Dr Strangelove
Stanley Kubrick isn’t the first filmmaker to explore that which, in essence, unites mankind. But, with Dr Strangelove or: How I Learnt to Stop Worrying and Love the Bomb (1964), I’d say that he is the first to suggest, with equal measures of cerebral political satire and derangement, that what unites mankind is our blind submission to fear and the orders established by authoritarian rule to both perpetuate and abate it. If you think Kubrick’s interpretation is somewhat absurd, slightly ludicrous or downright convoluted then you’ve either seen the film before or you’ve got an inherent grasp on the major themes and overarching tone of Dr Strangelove.

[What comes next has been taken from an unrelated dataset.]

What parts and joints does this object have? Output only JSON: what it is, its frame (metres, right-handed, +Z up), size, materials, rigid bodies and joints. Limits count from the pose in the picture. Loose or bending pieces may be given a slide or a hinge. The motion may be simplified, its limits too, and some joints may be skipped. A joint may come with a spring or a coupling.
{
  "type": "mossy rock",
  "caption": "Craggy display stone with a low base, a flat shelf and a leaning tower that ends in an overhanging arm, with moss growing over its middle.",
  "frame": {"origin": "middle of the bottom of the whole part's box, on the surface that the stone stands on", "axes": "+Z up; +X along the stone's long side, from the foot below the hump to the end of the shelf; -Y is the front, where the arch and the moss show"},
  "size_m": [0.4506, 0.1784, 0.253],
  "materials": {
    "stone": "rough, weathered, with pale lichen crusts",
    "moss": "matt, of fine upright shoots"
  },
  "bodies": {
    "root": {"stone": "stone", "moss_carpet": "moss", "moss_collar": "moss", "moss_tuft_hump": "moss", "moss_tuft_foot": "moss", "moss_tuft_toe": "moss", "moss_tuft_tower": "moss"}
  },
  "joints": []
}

The premise is sheer genius: United States Air Force Brigadier General Jack D Ripper, who sits in control of the Burpelson Air Force base, loses his mind and becomes convinced there is a Communist conspiracy to contaminate everyone in the world via water fluoridation and decides the only way to stop them is to bomb the Soviet Union. In order to do so, without presidential approval, General Ripper must deploy Wing Attack Plan R – an attack plan put in place to allow US forces to retaliate, free of Pentagon approval, if foreign forces should wipe out Washington DC. And so begin the acts of authoritarian bungling and bureaucratic illogic that culminate in a doomsday device being irrevocably set to obliterate all living creatures.

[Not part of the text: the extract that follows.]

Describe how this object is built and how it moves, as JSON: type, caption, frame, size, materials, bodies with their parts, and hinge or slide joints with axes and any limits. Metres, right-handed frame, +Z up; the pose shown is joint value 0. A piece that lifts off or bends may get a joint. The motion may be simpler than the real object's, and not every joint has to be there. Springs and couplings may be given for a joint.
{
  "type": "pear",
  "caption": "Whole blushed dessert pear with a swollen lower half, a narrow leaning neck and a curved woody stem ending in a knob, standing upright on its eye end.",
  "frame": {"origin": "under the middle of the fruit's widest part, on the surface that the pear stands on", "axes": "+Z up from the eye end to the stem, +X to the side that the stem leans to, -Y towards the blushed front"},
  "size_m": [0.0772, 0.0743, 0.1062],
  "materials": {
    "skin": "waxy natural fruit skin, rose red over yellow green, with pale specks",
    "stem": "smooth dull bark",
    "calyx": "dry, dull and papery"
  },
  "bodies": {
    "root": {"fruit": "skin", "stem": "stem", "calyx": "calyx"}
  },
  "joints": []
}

Released at a time when fear of the A-bomb, and the H-bomb, consumed America, Dr Strangelove, much like Kubrick’s later satirical and subversive war film Full Metal Jacket (1987), emphasised the potential consequences of a system in which fear is institutionalised. It also explores with aplomb the folly of bestowing far reaching power upon a few scared and stupid men.
Now, when although the global nuclear holocaust predicted in so much science-fiction of the 1950s and ‘60s has not happened, but there has been decade after decade of warfare and terrorism which has built fear. It is timely that Dr Strangelove should be restored and remastered onto 4K for a theatrical re-release. Now shown in over four times the standard resolution, Kubrick’s hilarious insight into the insanity of fear-related reactions and warfare, performed on screen by no less than three outstanding incarnations of Peter Sellers, will make an even clearer mockery of the systems that oppress us all. So much more than just the film with some of the most quotable quips in cinema history, let Dr Strangelove and a very large round table of ‘important’ men teach you some terribly important lessons, including of course, everyone’s favourite: ‘Gentlemen, you can’t fight in here! This is the War Room.’
Dr Strangelove or: How I Learnt to Stop Worrying and Love the Bomb begins its theatrical re-release in Australia with an exclusive week long season, Monday November 28 – Sunday December 4, at The Astor Theatre in Melbourne.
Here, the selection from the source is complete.